The memory of Calgary’s first Black member of city council will be honoured with the Virnetta Anderson Hall in the city’s municipal building.
The move comes following the completion of restoration work to the Historic City Hall and the relocation of the Calgary Power Reception Hall to the restored city hall.
“Virnetta was a champion for the city,” Mayor Naheed Nenshi said in a statement.
“It’s only fitting that a space in the municipal building, right near council chambers where decisions about our community are made, should be named after her.”
In addition to serving as an “alderman” on city council from 1974-1977, Anderson was a member of the Mount Royal College Ladies’ Auxiliary, co-founded and was president of Meals on Wheels, and volunteered as a board member for organizations like the United Way, the Calgary Tourist and Convention Association and the Calgary Centre for the Performing Arts.
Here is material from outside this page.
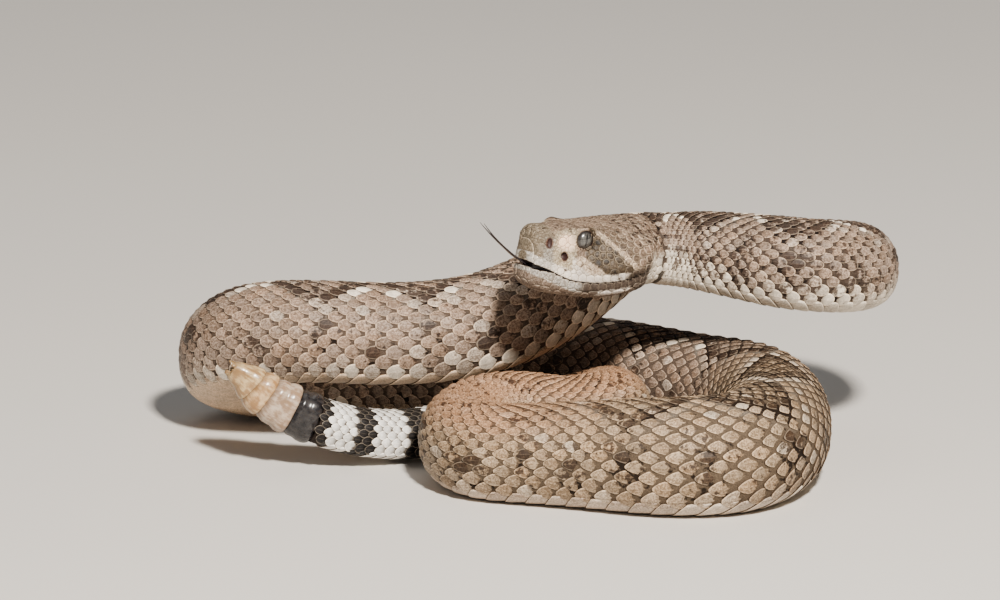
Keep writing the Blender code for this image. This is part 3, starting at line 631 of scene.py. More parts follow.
def make_mesh(name, points, faces, finish):
    """A mesh object at the origin, from points in millimetres and faces of any size."""
    mesh = bpy.data.meshes.new(name)
    mesh.from_pydata(((np.asarray(points) + FLOOR_SHIFT) * MM).tolist(), [], faces)
    mesh.update()
    mesh.shade_smooth()
    mesh.materials.append(finish)
    piece = bpy.data.objects.new(name, mesh)
    bpy.context.scene.collection.objects.link(piece)
    return piece


def set_colours(mesh, name, colours):
    """Store one colour for each point of a mesh."""
    layer = mesh.attributes.new(name, "FLOAT_COLOR", "POINT")
    rows = np.ones((len(mesh.vertices), 4))
    rows[:, :3] = colours
    layer.data.foreach_set("color", rows.ravel())


def set_values(mesh, name, values):
    """Store one number for each point of a mesh."""
    layer = mesh.attributes.new(name, "FLOAT", "POINT")
    layer.data.foreach_set("value", np.asarray(values, float).ravel())


def set_vectors(mesh, name, vectors):
    """Store one vector for each point of a mesh."""
    layer = mesh.attributes.new(name, "FLOAT_VECTOR", "POINT")
    layer.data.foreach_set("vector", np.asarray(vectors, float).ravel())


def loft_faces(rings, sides):
    """Faces of a closed loft whose ends are fans round two last points."""
    faces = []
    for r in range(rings - 1):
        for i in range(sides):
            j = (i + 1) % sides
            a, b = r * sides, (r + 1) * sides
            faces.append((a + i, b + i, b + j, a + j))
    last = (rings - 1) * sides
    for i in range(sides):
        j = (i + 1) % sides
        faces.append((i, j, rings * sides))
        faces.append((last + j, last + i, rings * sides + 1))
    return faces


def loft_points(rings):
    """The points of a loft's rings and the middles of its two ends."""
    return np.concatenate([*rings, rings[0].mean(0, keepdims=True), rings[-1].mean(0, keepdims=True)])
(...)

Anderson moved to Calgary from Los Angeles with her husband Ezzrett “Sugarfoot” Anderson in 1952, after “Sugarfoot” was recruited by the Calgary Stampeders in 1949. One of the first Black players in professional football, Ezzrett was the only player to wear “00” for the Stampeders and retired in 1955.
“It wasn’t easy for my parents,” Anderson’s youngest son Barry Anderson said in a statement.
“There weren’t many Black faces in Calgary in those years, but my parents encouraged me to embrace that and stand out; ‘being unique and different is a good thing,’ they’d say.”
According to a City of Calgary press release, Anderson was described as simply a “housewife” in newspapers and on the election ballot in 1974.
“While on council, Anderson fought a proposed extension of Sarcee Trail across the Weaselhead natural area and planted a seed within council to bring a light rail transit system to the city, similar to the C-train we have today,” the city’s release said.
“Former mayor Rod Sykes described Anderson as a one of the best aldermen he ever worked with. ‘She never played council games… she was intellectual, honest and spoke common sense.'”
“Her place in our history and her role in shaping this city is something to be lauded,” Black Lives Matter Calgary said in an emailed statement to Global News. “This small gesture is a step in the right direction towards celebrating her achievements and those of other Black folx in Calgary.”
But the group’s president Adora Nwofor pushed for more to be done to recognize the history of Black Calgarians.
“The legacy of Black womxn in Calgary’s municipal government begins and ends with Virnetta, so what’s next?” Nwofor said.
Following her time on city council, Anderson was appointed to the Citizen Advisory Committee by then-mayor Ralph Klein, was named a Paul Harris Fellow by the Calgary Rotary Club in 1988.
Anderson died in 2006 at the age of 85.
“Her impact on Calgary continues to be felt today,” Nenshi said. “I am thrilled we are recognizing her contributions in this way.”